Material provided:
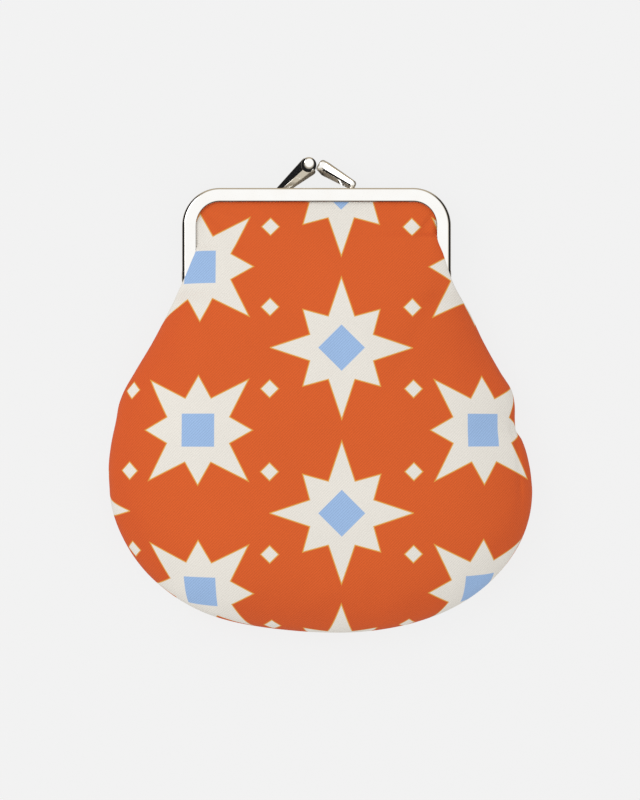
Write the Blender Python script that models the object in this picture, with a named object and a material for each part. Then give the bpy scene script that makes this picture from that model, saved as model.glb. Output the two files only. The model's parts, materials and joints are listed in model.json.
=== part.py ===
"""Small cloth purse with a kiss clasp, lying on its back.

The front of the purse faces +Z, its clasp points to +Y and X runs across it. Two halves of a
bent steel channel turn on one pair of rivets. Each half grips the turned-in edge of the cloth
with a paper cord. The bag is an outer cloth, a padding and a lining, front and back, which
meet along the seam in the plane of the hinge axis. The front half turns about that axis.
"""

import math

import bmesh
import bpy
import numpy as np
from mathutils import Vector

MM = 0.001
GAP = 0.3 * MM  # clearance between pieces that touch on the real purse

# Frame: each half is a channel of sheet steel bent to an upside-down U
FRAME_WIDTH = 75.0 * MM
FRAME_RISE = 24.5 * MM  # hinge axis to the top of the frame
FRAME_CORNER = 10.5 * MM  # outer radius of the two bends
CHANNEL_FACE = 3.9 * MM  # width of the band that shows
CHANNEL_DEPTH = 4.4 * MM  # front to back, one half
SHEET = 0.6 * MM
EDGE_ROUND = 0.5 * MM  # bend radius along the outer edges of the channel
CHANNEL_STOP = 4.0 * MM  # the channel ends this far above the hinge axis
ARM_END = 2.4 * MM  # the face alone runs on, narrowing, to this far below the axis
ARM_END_TOP = 3.3 * MM  # the face's width where the channel stops
ARM_END_TIP = 1.1 * MM  # the face's width at its end
ARM_END_LIP = 1.3 * MM  # how deep the arm's end is turned down along its outer edge
ARM_END_INSET = 0.1 * MM  # the arm's end is this much thinner than the sheet on each side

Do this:
Return the listing above word for word.

Solution to this task:
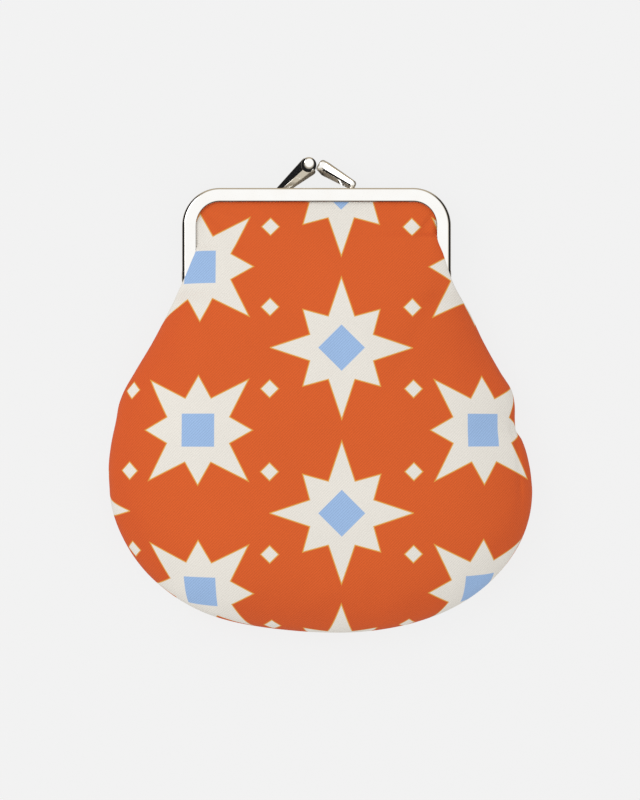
Write the Blender Python script that models the object in this picture, with a named object and a material for each part. Then give the bpy scene script that makes this picture from that model, saved as model.glb. Output the two files only. The model's parts, materials and joints are listed in model.json.
=== part.py ===
"""Small cloth purse with a kiss clasp, lying on its back.

The front of the purse faces +Z, its clasp points to +Y and X runs across it. Two halves of a
bent steel channel turn on one pair of rivets. Each half grips the turned-in edge of the cloth
with a paper cord. The bag is an outer cloth, a padding and a lining, front and back, which
meet along the seam in the plane of the hinge axis. The front half turns about that axis.
"""

import math

import bmesh
import bpy
import numpy as np
from mathutils import Vector

MM = 0.001
GAP = 0.3 * MM  # clearance between pieces that touch on the real purse

# Frame: each half is a channel of sheet steel bent to an upside-down U
FRAME_WIDTH = 75.0 * MM
FRAME_RISE = 24.5 * MM  # hinge axis to the top of the frame
FRAME_CORNER = 10.5 * MM  # outer radius of the two bends
CHANNEL_FACE = 3.9 * MM  # width of the band that shows
CHANNEL_DEPTH = 4.4 * MM  # front to back, one half
SHEET = 0.6 * MM
EDGE_ROUND = 0.5 * MM  # bend radius along the outer edges of the channel
CHANNEL_STOP = 4.0 * MM  # the channel ends this far above the hinge axis
ARM_END = 2.4 * MM  # the face alone runs on, narrowing, to this far below the axis
ARM_END_TOP = 3.3 * MM  # the face's width where the channel stops
ARM_END_TIP = 1.1 * MM  # the face's width at its end
ARM_END_LIP = 1.3 * MM  # how deep the arm's end is turned down along its outer edge
ARM_END_INSET = 0.1 * MM  # the arm's end is this much thinner than the sheet on each side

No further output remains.